Foreign Affairs

What is the Future of Ukraine amidst the Russian-Ukrainian Conflict?

Matthew Kacki examines the history of the conflict between Russia and Ukraine, and after examining the forces at play in Ukraine today speculates on what the future of the country may be.

Ukraine and pro-Russian separatists have been embroiled in an unceasing and devastating war, that has taken the lives of 13,000 since April 2014 (UNIAN).

The conflict in Donetsk and Luhansk in the Donbass region of Eastern Ukraine, followed the dramatic domestic political upheaval in 2014 as Ukraine’s relatively pro-Russian President Viktor Yanukovych was ousted for suspending an Association Agreement with the European Union (EU), a decisive step towards Ukrainian membership and integration with the EU. What initially appeared to be a dramatic display of internal politics, rapidly escalated to pro-Russian demonstrations against rising Ukrainian anti-Russian sentiment, and subsequently a pro-Russian armed insurgency in Donetsk and Luhansk, and the annexation of Crimea by the Russian military and its special forces.

As the conflict approaches its sixth year of bloodshed, and as the Ukrainian Presidential election nears (set for the 31st of March), what is the future of Ukraine amidst the Russian-Ukrainian conflict?

The Worldview According to Moscow

It is difficult to write about Ukraine without addressing Russia – the dominant actor in the post-Soviet sphere. In order to understand the future of Ukraine and how the Russian-Ukrainian conflict may develop, one must first understand Russia’s interpretation of international politics.

Russia’s historical and contemporary worldview can be generally stemmed from an ultra-realist and strategic-centred culture ¹. Russia’s interpretation of the world around it is akin to Thomas Hobbes’ seventeenth-century description of the ‘state of nature’, where the world is naturally an anarchical and hostile place. This interpretation has manifested into a ‘besieged-fortress’ mentality – the idea that Russia has been historically and continues to be surrounded by enemy powers and ideological adversaries, such as the European Union (EU), North Atlantic Treaty Organization (NATO), and the rest of the ‘Western establishment’.

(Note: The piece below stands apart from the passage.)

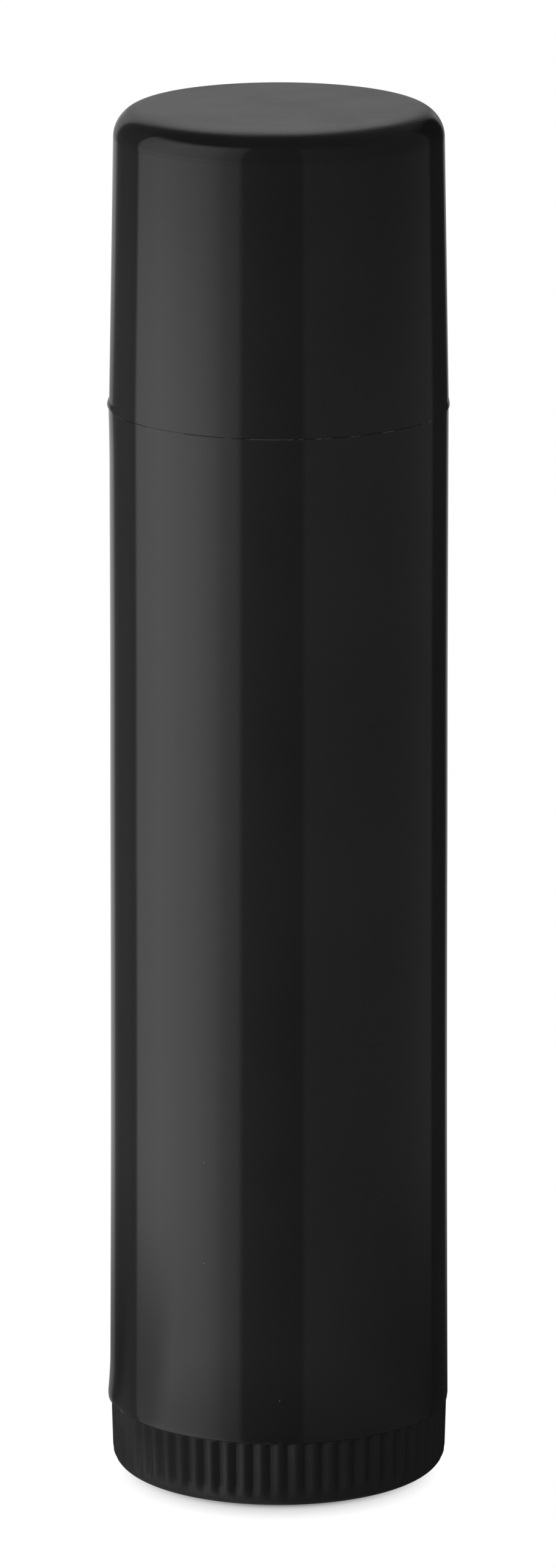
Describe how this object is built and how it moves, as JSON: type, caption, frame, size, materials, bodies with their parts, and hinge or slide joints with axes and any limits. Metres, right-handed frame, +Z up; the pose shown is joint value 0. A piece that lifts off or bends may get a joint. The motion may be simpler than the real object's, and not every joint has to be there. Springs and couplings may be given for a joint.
{
  "type": "lip balm stick",
  "caption": "Twist-up lip balm stick: a pull-off cap over a waisted barrel, with a ribbed wheel at the foot that screws the balm up and down.",
  "frame": {"origin": "middle of the foot face that the stick stands on, on its long axis", "axes": "+Z up along the stick from the foot to the cap; the stick is round, so +X and +Y only set where the screw's thread starts"},
  "size_m": [0.0164, 0.0164, 0.0662],
  "materials": {
    "barrel_plastic": "glossy black moulding with faint flow marks",
    "cap_plastic": "glossy black moulding, softer on the top face",
    "wheel_plastic": "glossy black moulding with ribs",
    "carrier_plastic": "satin black moulding",
    "balm_wax": "soft waxy sheen"
  },
  "bodies": {
    "barrel": {"barrel": "barrel_plastic"},
    "wheel": {"thumb_wheel": "wheel_plastic"},
    "carrier": {"carrier_cup": "carrier_plastic", "balm": "balm_wax"},
    "cap": {"cap": "cap_plastic"}
  },
  "joints": [
    {"name": "wheel_turn", "type": "hinge", "parent": "barrel", "child": "wheel", "pos_m": [0, 0, 0], "axis": [0, 0, -1], "range_deg": [0, 5400]},
    {"name": "balm_rise", "type": "slide", "parent": "barrel", "child": "carrier", "axis": [0, 0, 1], "range_m": [0, 0.045]},
    {"name": "cap_pull", "type": "slide", "parent": "carrier", "child": "cap", "axis": [0, 0, 1], "range_m": [0, 0.03]}
  ],
  "couplings": [
    {"joint": "wheel_turn", "follows": "balm_rise", "rad_per_m": 2094.4}
  ]
}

Russia’s perceived status as a ‘major power’ has been constant. This can be accredited to Russia’s critical role in European affairs and its unfaltering endurance through several periods of upheaval and instability. Consider the Polish-Russian War of 1605 – 1618, where the Tsarist military was decisively defeated (despite outnumbering the Polish 5:1) and the Russian Tsar deposed. In spite of the fact the future of the Tsardom was extremely uncertain, the will of the Russian people endured to eventually oust the Polish forces and retain the Tsar’s throne. A parallel can easily be drawn between Tsarist Russia against Napoleonic France during the Napoleonic Wars of 1803 – 1815 and the Soviet Union against Nazi Germany in World War II. Hence, why Russia views itself as an indispensable major power ² vital to the future of Europe is self-evident.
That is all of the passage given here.